Loving High-Tech--and Privacy, Too

The Heartland Monitor Poll finds Americans ambivalent about how much their lives rely on the digital world.


Digital technology now dominates how many Americans interact with the world: how people get their news, talk with loved ones, and how they work.

The most recent Allstate/National Journal Heartland Monitor poll looked at the impact the digital revolution has had on Americans' lives. When it comes to whether technology has had a vast impact, the answer is overwhelmingly yes.

Thirty-nine percent of respondents said that the ability to access information from anywhere was the best thing that technology has done for them, even better than the ease of working outside of the office and staying in touch through social media. Two of the most visible ways that technology has permeated American culture—online shopping and entertainment-streaming services—were amenities Americans cared much less about.

Maria Cruz, who is an 18-year-old student born in the Dominican Republic, thinks that technology has made getting an education and a job just a little easier. “It’s helped me do homework and network with people when it comes to my career,” she said. She also uses Skype and social media apps like WhatsApp, to connect with friends internationally.

Even though older generations appeared to be a slightly less excited about the Internet, many appreciate the opportunity it gives them for continued learning. Mikki Telesco, from California, says that she embraces the Internet despite the fact that she considers herself “Internet-illiterate.” After retiring from the garden department at Home Depot, Telesco still uses the Internet for finding recipes, looking up insects that infect her plot of home-grown tomatoes, and learning how to de-skunk her dog. “It’s like opening up an encyclopedia that’s got everything in the world right there at your fingertips. You can look up anything to do with anything.”

Despite the fact that a majority of Americans say that the Internet and the advancements that followed have improved their lives, there was one thing they were resoundingly negative about: the loss of their privacy.

While tasks like shopping and keeping up on the news have become more convenient, many questioned whether technology brought the world to their doorstep at the cost of protecting their most essential information.

“There’s no way around it. There’s nothing private anymore unless you keep it in your brain,” Telesco told me. “I think anyone that is extremely intelligent can figure out a way to get into people’s stuff.“

When asked more specifically what effect this digital revolution has had on their privacy, only 17 percent were positive about it, while nearly half of overall respondents (44 percent) responded negatively. The remaining 34 percent had mixed feelings.

Older generations were more negative than the millennials, most of whom have come to age amidst a bevy of technological advancement. About a quarter of young adults aged 18-24 said that technology has was good for their privacy, while nearly half of all the older-age groups disagreed.

“I know that a lot of us millennials joke about ‘cyber fear’,” Erin Gainer, a 21-year-old student at Virginia Wesleyan College said. “I don’t want to say that older generations don’t understand, but I do think the Internet has its own culture, and there’s a lot of cultural context that you have to have been brought up in to fully comprehend.”

While Gainer agrees that millennials may be more entrenched in technology, she notes that they also understand the risks.

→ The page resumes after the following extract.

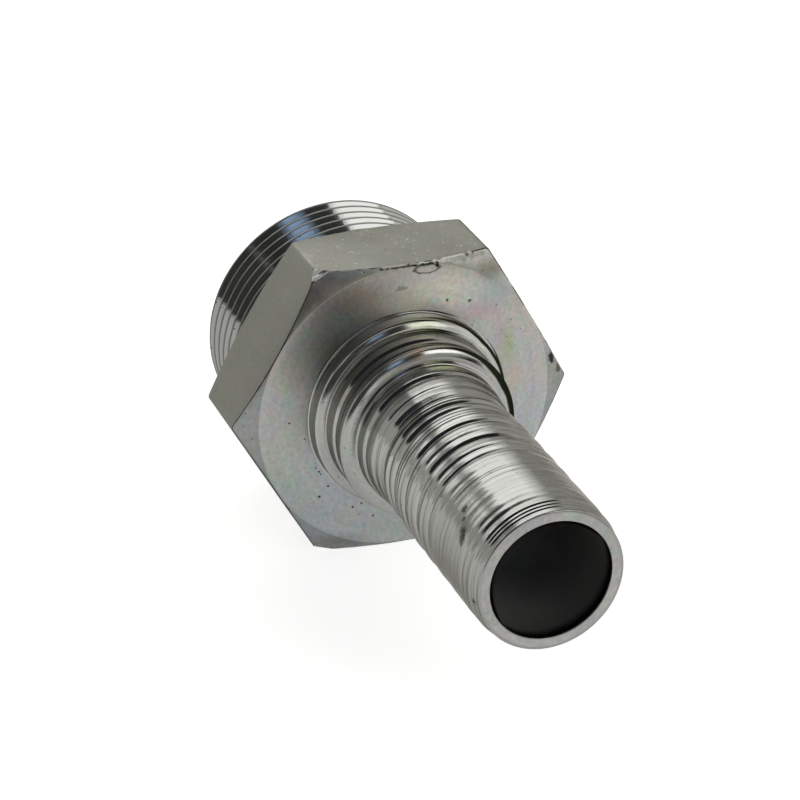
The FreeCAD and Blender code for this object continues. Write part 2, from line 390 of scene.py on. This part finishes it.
class Nodes:
    """Short names for the shader nodes of one material."""

    def __init__(self, name):
        self.mat = bpy.data.materials.new(name)
        self.mat.use_nodes = True
        self.tree = self.mat.node_tree
        self.tree.nodes.clear()
        self.bsdf = self.add("ShaderNodeBsdfPrincipled")
        self.link(self.bsdf.outputs[0], self.add("ShaderNodeOutputMaterial").inputs["Surface"])
        self.where = self.add("ShaderNodeTexCoord").outputs["Object"]
        split = self.add("ShaderNodeSeparateXYZ")
        self.link(self.where, split.inputs[0])
        self.x, self.y, self.z = (split.outputs[axis] for axis in "XYZ")

    def add(self, kind, **values):
        node = self.tree.nodes.new(kind)
        for key, value in values.items():
            setattr(node, key, value)
        return node

    def link(self, a, b):
        self.tree.links.new(a, b)

    def put(self, value, socket):
        """Links an output to the socket, or sets it to a number or a colour."""
        if isinstance(value, bpy.types.NodeSocket):
            self.link(value, socket)
        elif isinstance(value, (int, float)):
            socket.default_value = value
        else:
            socket.default_value = tuple(value) + (1.0,)

    def set(self, **values):
        """Sets or links inputs of the surface; an underscore stands for a space."""
        for key, value in values.items():
            self.put(value, self.bsdf.inputs[key.replace("_", " ")])

    def scaled(self, x, y, z):
        node = self.add("ShaderNodeMapping")
        node.inputs["Scale"].default_value = (x, y, z)
        self.link(self.where, node.inputs["Vector"])
        return node.outputs[0]

    def noise(self, scale, detail=3.0, rough=0.5, vector=None, distortion=0.0):
        node = self.add("ShaderNodeTexNoise")
        node.inputs["Scale"].default_value = scale
        node.inputs["Detail"].default_value = detail
        node.inputs["Roughness"].default_value = rough
        node.inputs["Distortion"].default_value = distortion
        self.link(vector or self.where, node.inputs["Vector"])
        return node.outputs["Fac"]

    def cells(self, scale):
        """Distance from the middle of the nearest cell."""
        node = self.add("ShaderNodeTexVoronoi", feature="F1")
        node.inputs["Scale"].default_value = scale
        self.link(self.where, node.inputs["Vector"])
        return node.outputs["Distance"]

    def ramp(self, fac, stops):
        node = self.add("ShaderNodeValToRGB")
        elements = node.color_ramp.elements
        while len(elements) < len(stops):
            elements.new(0.5)
        for element, (place, colour) in zip(elements, stops):
            element.position = place
            element.color = tuple(colour) + (1.0,)
        self.link(fac, node.inputs[0])
        return node.outputs[0]

    def grey(self, fac, low, high, start=0.0, end=1.0):
        """From low at start to high at end, held beyond them."""
        node = self.add("ShaderNodeMapRange")
        node.inputs["From Min"].default_value = start
        node.inputs["From Max"].default_value = end
        node.inputs["To Min"].default_value = low
        node.inputs["To Max"].default_value = high
        self.link(fac, node.inputs["Value"])
        return node.outputs[0]

    def mix(self, fac, a, b, mode="MIX"):
        node = self.add("ShaderNodeMix", data_type="RGBA", blend_type=mode)
        for socket, value in ((node.inputs[0], fac), (node.inputs[6], a), (node.inputs[7], b)):
            self.put(value, socket)
        return node.outputs[2]

    def math(self, what, a, b=0.0):
        node = self.add("ShaderNodeMath", operation=what)
        self.put(a, node.inputs[0])
        self.put(b, node.inputs[1])
        return node.outputs[0]

    def vector(self, what, a, b=(0, 0, 0), output=0):
        node = self.add("ShaderNodeVectorMath", operation=what)
        self.link(a, node.inputs[0])
        node.inputs[1].default_value = b
        return node.outputs[output]

    def from_axis(self):
        """Distance from the bore's axis."""
        return self.vector("LENGTH", self.scaled(0.0, 1.0, 1.0), output="Value")

    def spot(self, at, size, ragged, ring):
        """1 within a ragged patch of that size round a place, drawn as ring says."""
        away = self.vector("SUBTRACT", self.where, tuple(c * MM for c in at))
        shrunk = self.vector("MULTIPLY", away, tuple(1 / (c * MM) for c in size))
        far = self.vector("LENGTH", shrunk, output="Value")
        rough = 0.45 if ring == FILLED else 0.12
        reach = self.math("ADD", far, self.grey(ragged, -rough, rough, 0.3, 0.7))
        if ring == FADING:
            return self.grey(reach, 1.0, 0.0, 0.0, 1.3)
        if ring == FILLED:
            return self.grey(reach, 1.0, 0.0, 0.65, 1.15)
        off = self.math("ABSOLUTE", self.math("SUBTRACT", reach, 1.0))
        return self.grey(off, 1.0, 0.0, ring * 0.5, ring * 1.6)

    def bump(self, height, distance, strength, after=None):
        node = self.add("ShaderNodeBump")
        node.inputs["Strength"].default_value = strength
        node.inputs["Distance"].default_value = distance
        self.link(height, node.inputs["Height"])
        if after is not None:
            self.link(after, node.inputs["Normal"])
        return node.outputs[0]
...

She drew on instances of Internet fraud among her friends and public cyberbullying. “I think that the Internet can be just another platform for harassment in addition to such a great outlet for raising awareness for issues.”

Of the 1,000 Americans polled, the results of how people perceived their privacy generally trends more negatively than positively across income level, class, educational background, employment status, and political-party affiliation.

The only exception was nonwhite respondents. While 47 percent of white respondents said technology had harmed their privacy, black men and women were most likely to say technology had improved it. Overall, 29 percent of black Americans were positive when it came to feelings about their privacy in the digital age.

So even as Americans become more and more reliant on technology, it seems that most remain wary of its potential for harm.